[OBJECTIVE] Give back all the data exactly, line by line.

[DATA EXTRACT]
--------
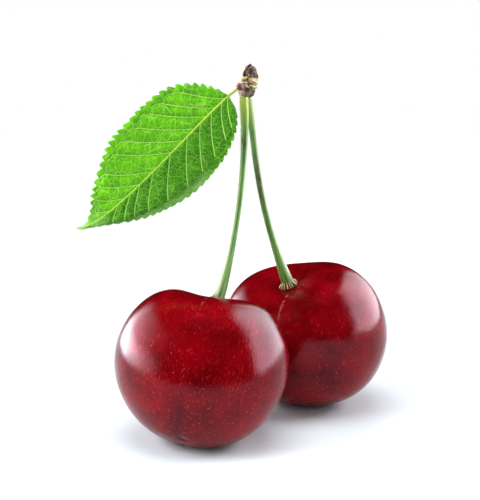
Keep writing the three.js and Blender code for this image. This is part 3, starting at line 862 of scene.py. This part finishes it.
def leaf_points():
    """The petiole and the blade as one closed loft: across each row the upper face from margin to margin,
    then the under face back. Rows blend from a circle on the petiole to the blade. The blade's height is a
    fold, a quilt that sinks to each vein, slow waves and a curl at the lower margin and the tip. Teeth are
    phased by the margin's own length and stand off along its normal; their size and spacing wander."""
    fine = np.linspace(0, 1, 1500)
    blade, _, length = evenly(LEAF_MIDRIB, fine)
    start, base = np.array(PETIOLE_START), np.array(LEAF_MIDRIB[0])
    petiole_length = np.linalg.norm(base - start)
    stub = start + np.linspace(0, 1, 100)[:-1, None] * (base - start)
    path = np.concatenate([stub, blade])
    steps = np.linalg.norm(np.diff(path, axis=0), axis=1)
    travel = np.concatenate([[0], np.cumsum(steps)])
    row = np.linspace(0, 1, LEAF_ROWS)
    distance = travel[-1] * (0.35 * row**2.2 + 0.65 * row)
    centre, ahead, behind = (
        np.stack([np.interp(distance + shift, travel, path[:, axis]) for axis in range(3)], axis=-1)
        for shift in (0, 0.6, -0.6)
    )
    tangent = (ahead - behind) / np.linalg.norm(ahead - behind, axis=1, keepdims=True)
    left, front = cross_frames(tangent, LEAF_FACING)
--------
[SOLUTION TO THIS EXERCISE]
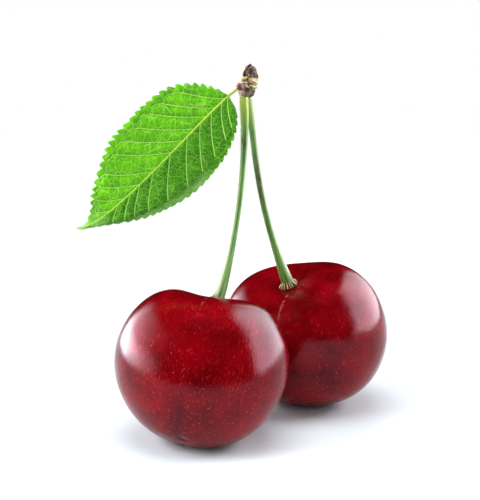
Keep writing the three.js and Blender code for this image. This is part 3, starting at line 862 of scene.py. This part finishes it.
def leaf_points():
    """The petiole and the blade as one closed loft: across each row the upper face from margin to margin,
    then the under face back. Rows blend from a circle on the petiole to the blade. The blade's height is a
    fold, a quilt that sinks to each vein, slow waves and a curl at the lower margin and the tip. Teeth are
    phased by the margin's own length and stand off along its normal; their size and spacing wander."""
    fine = np.linspace(0, 1, 1500)
    blade, _, length = evenly(LEAF_MIDRIB, fine)
    start, base = np.array(PETIOLE_START), np.array(LEAF_MIDRIB[0])
    petiole_length = np.linalg.norm(base - start)
    stub = start + np.linspace(0, 1, 100)[:-1, None] * (base - start)
    path = np.concatenate([stub, blade])
    steps = np.linalg.norm(np.diff(path, axis=0), axis=1)
    travel = np.concatenate([[0], np.cumsum(steps)])
    row = np.linspace(0, 1, LEAF_ROWS)
    distance = travel[-1] * (0.35 * row**2.2 + 0.65 * row)
    centre, ahead, behind = (
        np.stack([np.interp(distance + shift, travel, path[:, axis]) for axis in range(3)], axis=-1)
        for shift in (0, 0.6, -0.6)
    )
    tangent = (ahead - behind) / np.linalg.norm(ahead - behind, axis=1, keepdims=True)
    left, front = cross_frames(tangent, LEAF_FACING)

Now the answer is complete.